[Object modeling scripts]

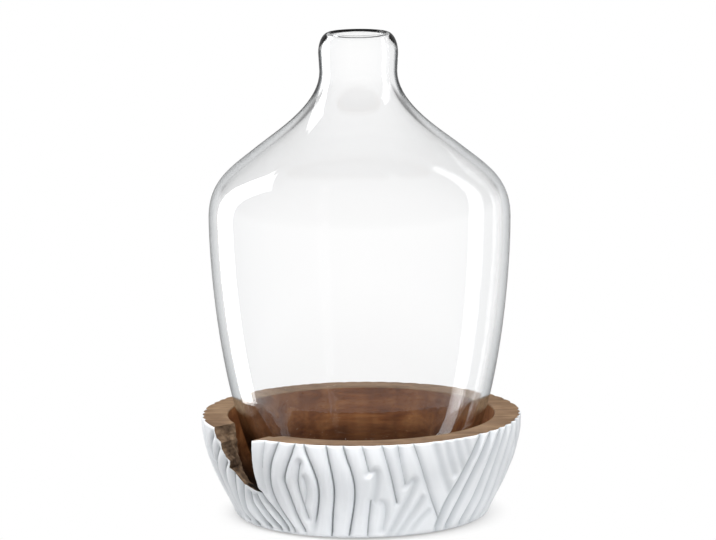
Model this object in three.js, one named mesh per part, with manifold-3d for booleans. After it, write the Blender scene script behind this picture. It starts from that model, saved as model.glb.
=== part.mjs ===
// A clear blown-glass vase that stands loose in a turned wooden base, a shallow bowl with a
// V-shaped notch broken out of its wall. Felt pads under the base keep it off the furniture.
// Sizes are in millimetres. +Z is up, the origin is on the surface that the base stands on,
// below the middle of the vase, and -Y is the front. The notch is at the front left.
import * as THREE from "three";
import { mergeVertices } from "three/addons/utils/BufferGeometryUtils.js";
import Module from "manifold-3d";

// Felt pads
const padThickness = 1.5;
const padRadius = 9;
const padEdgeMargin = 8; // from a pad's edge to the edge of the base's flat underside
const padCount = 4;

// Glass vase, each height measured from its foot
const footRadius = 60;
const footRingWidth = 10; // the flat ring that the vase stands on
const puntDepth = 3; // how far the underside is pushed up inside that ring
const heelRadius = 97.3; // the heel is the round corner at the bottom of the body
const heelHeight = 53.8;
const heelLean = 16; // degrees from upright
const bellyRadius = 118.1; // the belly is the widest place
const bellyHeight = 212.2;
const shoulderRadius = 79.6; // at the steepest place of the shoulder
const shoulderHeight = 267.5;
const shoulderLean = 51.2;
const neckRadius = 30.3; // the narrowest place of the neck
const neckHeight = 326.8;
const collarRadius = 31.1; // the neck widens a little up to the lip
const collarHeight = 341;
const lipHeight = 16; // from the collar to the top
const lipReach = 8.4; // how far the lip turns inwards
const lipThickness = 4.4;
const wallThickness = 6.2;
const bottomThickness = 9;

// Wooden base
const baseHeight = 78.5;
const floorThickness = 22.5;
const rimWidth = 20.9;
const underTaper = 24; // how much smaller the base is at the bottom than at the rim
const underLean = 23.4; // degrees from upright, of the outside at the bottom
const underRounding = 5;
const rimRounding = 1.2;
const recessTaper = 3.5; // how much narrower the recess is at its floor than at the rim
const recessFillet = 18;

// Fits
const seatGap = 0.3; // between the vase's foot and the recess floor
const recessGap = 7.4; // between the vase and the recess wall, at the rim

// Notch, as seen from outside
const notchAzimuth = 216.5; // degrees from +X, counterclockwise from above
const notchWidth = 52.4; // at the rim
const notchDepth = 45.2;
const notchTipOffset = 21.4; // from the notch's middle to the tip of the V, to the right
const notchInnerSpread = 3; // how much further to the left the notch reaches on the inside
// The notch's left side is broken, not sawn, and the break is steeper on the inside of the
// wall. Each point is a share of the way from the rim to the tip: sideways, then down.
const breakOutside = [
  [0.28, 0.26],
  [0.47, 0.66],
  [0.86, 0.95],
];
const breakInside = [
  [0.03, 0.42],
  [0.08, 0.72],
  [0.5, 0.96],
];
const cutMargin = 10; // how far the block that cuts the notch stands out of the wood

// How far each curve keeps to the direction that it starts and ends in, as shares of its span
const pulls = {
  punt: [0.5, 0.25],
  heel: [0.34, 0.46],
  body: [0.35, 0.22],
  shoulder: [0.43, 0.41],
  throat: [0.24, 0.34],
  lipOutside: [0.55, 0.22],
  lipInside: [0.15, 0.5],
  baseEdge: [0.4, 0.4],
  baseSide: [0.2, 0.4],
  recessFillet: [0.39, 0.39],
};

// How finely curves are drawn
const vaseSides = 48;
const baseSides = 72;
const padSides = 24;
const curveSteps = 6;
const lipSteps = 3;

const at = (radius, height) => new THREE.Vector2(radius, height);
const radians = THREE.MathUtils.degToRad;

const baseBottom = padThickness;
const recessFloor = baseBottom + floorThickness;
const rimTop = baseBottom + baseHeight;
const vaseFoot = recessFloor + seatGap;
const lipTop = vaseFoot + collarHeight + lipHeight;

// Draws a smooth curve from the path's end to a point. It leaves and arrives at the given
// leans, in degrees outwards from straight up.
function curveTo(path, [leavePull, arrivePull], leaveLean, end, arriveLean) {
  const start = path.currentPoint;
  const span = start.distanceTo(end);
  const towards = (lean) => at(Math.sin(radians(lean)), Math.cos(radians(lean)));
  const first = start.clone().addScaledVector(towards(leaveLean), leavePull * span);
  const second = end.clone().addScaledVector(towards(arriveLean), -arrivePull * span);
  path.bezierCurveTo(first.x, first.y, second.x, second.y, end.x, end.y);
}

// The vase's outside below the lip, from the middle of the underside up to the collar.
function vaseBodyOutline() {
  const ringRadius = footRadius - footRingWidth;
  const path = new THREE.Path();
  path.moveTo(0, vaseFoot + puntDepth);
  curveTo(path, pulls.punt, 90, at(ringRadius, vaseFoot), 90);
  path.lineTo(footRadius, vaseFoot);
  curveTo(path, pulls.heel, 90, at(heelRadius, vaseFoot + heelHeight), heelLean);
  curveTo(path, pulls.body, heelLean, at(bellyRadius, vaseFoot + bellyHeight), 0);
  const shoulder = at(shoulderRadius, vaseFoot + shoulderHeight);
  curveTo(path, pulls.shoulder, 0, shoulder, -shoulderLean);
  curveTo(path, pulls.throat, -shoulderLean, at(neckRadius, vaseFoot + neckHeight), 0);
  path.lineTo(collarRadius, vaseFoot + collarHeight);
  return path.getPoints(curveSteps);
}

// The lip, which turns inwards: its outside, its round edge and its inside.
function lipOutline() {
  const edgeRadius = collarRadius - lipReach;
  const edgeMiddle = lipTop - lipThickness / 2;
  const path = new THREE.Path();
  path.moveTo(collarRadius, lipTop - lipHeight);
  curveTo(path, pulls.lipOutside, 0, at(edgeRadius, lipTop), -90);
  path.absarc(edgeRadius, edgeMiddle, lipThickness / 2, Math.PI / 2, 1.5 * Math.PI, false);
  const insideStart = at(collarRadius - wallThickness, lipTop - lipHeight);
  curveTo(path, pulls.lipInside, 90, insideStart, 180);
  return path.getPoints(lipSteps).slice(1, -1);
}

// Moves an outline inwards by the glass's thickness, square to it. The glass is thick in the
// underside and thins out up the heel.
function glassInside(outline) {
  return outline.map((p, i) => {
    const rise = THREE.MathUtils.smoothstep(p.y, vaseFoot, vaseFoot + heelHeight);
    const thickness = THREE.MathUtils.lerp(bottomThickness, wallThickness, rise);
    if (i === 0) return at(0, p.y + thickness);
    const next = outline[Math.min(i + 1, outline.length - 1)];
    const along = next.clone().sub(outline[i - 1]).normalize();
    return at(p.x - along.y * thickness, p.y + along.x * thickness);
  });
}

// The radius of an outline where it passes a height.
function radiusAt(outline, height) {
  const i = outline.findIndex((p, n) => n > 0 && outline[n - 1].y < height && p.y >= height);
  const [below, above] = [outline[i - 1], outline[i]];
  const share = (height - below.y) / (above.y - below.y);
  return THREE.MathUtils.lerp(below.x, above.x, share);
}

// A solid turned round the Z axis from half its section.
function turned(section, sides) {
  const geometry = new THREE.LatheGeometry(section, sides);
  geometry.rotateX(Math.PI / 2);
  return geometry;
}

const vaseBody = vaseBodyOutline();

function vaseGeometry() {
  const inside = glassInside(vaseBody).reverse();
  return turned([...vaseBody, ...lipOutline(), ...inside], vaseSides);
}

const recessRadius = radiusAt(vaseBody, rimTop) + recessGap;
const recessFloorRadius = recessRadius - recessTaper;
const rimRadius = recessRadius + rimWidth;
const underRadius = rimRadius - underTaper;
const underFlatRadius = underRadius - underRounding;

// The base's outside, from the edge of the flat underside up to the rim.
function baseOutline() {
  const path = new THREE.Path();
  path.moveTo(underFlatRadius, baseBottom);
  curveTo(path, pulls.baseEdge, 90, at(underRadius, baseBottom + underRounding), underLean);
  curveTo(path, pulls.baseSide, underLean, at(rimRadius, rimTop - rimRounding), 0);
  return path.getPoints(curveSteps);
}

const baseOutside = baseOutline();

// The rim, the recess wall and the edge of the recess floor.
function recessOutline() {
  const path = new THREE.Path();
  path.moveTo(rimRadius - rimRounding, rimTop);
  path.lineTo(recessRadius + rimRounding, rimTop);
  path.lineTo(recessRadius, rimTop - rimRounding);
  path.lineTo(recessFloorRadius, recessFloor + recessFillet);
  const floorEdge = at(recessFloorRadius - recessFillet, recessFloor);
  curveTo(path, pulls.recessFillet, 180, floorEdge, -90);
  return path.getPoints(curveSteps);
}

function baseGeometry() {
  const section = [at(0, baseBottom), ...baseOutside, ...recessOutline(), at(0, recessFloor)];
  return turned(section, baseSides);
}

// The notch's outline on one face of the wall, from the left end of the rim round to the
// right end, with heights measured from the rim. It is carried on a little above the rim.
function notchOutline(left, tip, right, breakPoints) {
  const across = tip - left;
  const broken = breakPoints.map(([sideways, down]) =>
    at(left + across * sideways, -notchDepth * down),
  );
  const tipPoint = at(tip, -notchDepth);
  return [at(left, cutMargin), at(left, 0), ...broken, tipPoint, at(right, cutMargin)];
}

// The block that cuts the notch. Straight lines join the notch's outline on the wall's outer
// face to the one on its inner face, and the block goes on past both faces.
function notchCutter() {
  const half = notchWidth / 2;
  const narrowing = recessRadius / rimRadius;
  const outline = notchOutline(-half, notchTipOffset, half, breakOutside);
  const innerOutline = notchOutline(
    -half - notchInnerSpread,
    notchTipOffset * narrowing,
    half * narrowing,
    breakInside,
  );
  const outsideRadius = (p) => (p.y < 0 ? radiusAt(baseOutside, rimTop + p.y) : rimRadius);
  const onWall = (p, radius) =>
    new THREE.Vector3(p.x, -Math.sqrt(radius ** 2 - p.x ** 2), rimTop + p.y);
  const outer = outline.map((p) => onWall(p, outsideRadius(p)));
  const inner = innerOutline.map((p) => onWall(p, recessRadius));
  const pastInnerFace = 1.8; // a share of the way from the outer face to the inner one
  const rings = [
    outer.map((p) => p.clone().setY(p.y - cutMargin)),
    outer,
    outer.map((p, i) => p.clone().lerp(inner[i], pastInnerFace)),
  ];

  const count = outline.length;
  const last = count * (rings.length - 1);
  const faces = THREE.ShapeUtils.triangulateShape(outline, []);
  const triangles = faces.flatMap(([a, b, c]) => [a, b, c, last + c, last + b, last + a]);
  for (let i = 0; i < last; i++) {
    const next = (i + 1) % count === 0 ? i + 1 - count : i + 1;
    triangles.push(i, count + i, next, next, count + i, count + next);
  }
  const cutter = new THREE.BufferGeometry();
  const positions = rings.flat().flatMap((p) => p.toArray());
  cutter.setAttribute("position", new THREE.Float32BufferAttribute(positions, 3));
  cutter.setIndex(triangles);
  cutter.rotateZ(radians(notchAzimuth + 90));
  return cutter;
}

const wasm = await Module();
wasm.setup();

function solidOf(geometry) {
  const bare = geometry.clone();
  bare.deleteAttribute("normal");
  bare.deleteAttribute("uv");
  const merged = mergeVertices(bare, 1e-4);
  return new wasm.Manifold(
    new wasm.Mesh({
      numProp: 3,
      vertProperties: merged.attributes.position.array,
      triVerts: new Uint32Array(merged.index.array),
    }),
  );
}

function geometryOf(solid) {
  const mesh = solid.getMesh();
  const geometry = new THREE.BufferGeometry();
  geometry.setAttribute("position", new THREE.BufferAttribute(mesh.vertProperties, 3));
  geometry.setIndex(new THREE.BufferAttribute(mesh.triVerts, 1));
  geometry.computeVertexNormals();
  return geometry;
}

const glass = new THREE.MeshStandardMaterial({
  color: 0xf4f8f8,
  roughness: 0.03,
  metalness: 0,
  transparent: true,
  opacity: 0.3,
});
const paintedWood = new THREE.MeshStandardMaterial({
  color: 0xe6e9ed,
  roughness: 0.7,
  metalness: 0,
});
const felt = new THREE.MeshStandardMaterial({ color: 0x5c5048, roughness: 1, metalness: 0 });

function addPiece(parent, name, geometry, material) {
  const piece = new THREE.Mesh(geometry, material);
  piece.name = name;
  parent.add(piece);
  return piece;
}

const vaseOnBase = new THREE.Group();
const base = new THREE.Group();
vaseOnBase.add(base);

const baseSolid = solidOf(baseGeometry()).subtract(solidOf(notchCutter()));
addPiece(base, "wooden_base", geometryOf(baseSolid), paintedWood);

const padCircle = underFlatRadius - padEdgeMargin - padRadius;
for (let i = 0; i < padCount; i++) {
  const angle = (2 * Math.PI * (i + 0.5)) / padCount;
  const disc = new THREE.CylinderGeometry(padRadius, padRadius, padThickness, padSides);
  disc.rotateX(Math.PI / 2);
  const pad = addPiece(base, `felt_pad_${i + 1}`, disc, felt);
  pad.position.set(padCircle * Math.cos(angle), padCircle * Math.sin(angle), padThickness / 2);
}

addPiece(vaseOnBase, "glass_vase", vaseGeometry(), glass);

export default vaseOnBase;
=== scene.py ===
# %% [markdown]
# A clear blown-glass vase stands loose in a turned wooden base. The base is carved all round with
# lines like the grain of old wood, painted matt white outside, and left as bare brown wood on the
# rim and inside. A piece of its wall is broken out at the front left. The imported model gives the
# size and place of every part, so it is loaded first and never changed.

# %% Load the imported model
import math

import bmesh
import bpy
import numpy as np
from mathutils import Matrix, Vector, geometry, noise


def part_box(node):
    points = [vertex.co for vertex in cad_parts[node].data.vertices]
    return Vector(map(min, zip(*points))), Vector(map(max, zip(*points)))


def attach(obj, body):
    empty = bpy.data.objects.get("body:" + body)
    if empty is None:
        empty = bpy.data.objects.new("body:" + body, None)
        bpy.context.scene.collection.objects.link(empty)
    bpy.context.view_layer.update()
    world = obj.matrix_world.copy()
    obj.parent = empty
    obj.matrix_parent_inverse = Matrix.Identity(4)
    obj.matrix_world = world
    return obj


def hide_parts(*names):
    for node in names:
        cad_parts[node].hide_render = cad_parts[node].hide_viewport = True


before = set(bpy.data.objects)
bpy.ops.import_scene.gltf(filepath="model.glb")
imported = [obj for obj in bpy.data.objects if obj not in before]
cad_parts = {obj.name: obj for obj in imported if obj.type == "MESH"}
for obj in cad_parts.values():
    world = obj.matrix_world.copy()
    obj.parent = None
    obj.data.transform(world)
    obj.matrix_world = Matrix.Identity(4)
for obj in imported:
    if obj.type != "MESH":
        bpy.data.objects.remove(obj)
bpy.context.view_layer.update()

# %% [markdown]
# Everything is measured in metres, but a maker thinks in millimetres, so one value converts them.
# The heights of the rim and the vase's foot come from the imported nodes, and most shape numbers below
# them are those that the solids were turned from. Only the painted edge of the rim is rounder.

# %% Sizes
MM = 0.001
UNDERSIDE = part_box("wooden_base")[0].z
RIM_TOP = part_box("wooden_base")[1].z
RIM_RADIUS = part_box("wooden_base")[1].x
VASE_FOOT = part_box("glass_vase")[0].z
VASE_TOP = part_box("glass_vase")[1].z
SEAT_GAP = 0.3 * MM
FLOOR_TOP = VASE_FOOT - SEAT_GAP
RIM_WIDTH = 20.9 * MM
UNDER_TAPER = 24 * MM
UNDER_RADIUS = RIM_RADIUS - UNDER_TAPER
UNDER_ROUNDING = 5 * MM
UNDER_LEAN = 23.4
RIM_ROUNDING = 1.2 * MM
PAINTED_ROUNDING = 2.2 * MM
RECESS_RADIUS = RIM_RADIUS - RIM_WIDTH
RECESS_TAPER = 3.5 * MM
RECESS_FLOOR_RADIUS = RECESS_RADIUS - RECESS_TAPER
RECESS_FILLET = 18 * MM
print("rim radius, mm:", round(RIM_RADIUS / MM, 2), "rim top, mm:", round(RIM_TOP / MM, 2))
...
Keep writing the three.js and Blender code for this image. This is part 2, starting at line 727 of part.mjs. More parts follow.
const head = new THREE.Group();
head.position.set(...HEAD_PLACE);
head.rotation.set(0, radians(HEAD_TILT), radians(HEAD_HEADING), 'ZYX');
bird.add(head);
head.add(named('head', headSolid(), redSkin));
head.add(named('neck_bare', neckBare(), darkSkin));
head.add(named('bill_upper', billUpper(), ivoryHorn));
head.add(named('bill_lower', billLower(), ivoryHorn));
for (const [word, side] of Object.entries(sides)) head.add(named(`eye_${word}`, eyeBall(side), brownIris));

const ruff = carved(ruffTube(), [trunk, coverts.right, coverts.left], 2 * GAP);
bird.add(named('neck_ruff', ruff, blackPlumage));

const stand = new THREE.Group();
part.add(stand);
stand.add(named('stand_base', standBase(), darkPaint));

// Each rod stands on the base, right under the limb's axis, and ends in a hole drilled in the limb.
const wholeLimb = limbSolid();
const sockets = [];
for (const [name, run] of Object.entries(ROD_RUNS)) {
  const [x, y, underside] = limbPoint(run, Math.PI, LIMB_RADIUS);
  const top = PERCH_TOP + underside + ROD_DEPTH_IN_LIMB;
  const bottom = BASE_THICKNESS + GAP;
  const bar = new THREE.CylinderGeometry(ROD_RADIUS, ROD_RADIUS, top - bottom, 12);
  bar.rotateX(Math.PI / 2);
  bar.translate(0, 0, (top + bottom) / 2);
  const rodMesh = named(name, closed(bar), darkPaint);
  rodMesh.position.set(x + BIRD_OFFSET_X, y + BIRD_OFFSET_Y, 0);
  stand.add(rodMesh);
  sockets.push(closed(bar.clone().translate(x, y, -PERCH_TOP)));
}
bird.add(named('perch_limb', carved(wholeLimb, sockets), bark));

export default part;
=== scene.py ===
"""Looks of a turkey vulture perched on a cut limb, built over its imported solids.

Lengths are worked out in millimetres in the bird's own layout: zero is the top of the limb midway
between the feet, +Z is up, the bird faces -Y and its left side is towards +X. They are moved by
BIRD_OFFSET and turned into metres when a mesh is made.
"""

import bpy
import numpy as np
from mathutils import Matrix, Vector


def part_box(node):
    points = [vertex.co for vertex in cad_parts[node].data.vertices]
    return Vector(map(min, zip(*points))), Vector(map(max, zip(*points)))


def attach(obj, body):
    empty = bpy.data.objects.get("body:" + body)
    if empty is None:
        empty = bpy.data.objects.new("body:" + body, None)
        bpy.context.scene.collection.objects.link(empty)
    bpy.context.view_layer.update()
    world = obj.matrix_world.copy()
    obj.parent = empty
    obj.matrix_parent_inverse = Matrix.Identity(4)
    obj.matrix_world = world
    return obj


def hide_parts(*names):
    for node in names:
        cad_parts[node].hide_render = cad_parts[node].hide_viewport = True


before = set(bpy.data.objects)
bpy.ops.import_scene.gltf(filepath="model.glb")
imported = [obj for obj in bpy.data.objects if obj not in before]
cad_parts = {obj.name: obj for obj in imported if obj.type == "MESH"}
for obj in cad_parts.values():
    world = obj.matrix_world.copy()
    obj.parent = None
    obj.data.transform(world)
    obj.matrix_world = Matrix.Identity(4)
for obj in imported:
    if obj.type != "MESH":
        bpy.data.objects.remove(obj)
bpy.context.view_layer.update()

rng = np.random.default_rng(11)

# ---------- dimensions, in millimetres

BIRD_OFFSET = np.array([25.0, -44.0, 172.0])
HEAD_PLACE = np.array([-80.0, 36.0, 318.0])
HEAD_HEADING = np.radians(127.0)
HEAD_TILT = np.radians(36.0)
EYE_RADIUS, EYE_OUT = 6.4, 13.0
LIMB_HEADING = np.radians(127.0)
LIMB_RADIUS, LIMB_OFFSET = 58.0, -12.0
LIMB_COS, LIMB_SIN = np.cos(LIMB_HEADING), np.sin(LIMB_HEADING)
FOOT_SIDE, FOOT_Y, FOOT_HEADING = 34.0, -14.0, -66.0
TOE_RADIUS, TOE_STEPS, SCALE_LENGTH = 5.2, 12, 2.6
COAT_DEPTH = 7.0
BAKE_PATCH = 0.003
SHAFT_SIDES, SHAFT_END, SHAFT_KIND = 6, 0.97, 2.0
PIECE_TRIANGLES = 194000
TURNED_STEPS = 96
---
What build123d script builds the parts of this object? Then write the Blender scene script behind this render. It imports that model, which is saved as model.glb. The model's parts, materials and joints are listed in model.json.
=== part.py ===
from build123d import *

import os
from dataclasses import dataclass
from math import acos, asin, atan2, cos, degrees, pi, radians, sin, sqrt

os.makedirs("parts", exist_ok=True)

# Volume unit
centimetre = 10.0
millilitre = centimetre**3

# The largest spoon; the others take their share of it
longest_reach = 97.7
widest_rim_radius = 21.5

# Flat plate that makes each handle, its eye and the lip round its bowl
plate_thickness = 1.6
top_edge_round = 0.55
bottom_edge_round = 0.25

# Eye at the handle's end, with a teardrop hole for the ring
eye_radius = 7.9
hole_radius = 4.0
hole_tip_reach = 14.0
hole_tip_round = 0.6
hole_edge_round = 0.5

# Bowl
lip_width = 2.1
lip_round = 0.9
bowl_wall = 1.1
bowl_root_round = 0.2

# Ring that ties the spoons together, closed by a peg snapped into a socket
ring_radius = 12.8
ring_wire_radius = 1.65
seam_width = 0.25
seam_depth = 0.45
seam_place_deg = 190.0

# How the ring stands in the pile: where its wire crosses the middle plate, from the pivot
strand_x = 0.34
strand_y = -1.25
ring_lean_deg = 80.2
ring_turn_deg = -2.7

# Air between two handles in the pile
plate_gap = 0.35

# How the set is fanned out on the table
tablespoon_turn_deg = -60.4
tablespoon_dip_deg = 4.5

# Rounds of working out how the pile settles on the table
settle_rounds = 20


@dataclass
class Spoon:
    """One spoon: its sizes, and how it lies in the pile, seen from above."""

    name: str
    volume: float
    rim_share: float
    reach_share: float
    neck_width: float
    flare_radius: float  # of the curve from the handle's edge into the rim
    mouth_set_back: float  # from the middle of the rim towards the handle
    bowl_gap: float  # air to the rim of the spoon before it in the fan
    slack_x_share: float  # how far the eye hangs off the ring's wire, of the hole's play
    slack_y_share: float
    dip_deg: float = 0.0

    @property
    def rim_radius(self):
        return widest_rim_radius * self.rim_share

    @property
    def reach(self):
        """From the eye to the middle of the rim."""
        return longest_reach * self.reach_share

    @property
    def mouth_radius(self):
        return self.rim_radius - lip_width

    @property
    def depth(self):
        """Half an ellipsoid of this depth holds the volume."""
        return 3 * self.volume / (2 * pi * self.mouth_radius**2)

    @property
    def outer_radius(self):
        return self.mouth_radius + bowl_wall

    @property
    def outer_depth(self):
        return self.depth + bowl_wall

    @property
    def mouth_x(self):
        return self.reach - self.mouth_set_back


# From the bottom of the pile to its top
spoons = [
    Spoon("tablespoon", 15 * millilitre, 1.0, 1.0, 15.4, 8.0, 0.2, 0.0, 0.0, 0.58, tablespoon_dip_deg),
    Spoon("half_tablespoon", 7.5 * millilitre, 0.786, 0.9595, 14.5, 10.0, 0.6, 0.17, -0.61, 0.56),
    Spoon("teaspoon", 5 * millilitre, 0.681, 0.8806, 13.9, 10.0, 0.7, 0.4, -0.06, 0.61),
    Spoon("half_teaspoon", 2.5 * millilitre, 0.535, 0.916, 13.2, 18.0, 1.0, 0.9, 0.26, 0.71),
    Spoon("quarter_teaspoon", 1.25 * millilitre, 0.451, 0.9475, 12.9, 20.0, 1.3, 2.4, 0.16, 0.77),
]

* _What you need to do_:
Quote exactly the lines running from the line with "Model this object" through the line with "const padCount = 4;", both ends included, and nothing more.

* _Answer to this exercise_:
Model this object in three.js, one named mesh per part, with manifold-3d for booleans. After it, write the Blender scene script behind this picture. It starts from that model, saved as model.glb.
=== part.mjs ===
// A clear blown-glass vase that stands loose in a turned wooden base, a shallow bowl with a
// V-shaped notch broken out of its wall. Felt pads under the base keep it off the furniture.
// Sizes are in millimetres. +Z is up, the origin is on the surface that the base stands on,
// below the middle of the vase, and -Y is the front. The notch is at the front left.
import * as THREE from "three";
import { mergeVertices } from "three/addons/utils/BufferGeometryUtils.js";
import Module from "manifold-3d";

// Felt pads
const padThickness = 1.5;
const padRadius = 9;
const padEdgeMargin = 8; // from a pad's edge to the edge of the base's flat underside
const padCount = 4;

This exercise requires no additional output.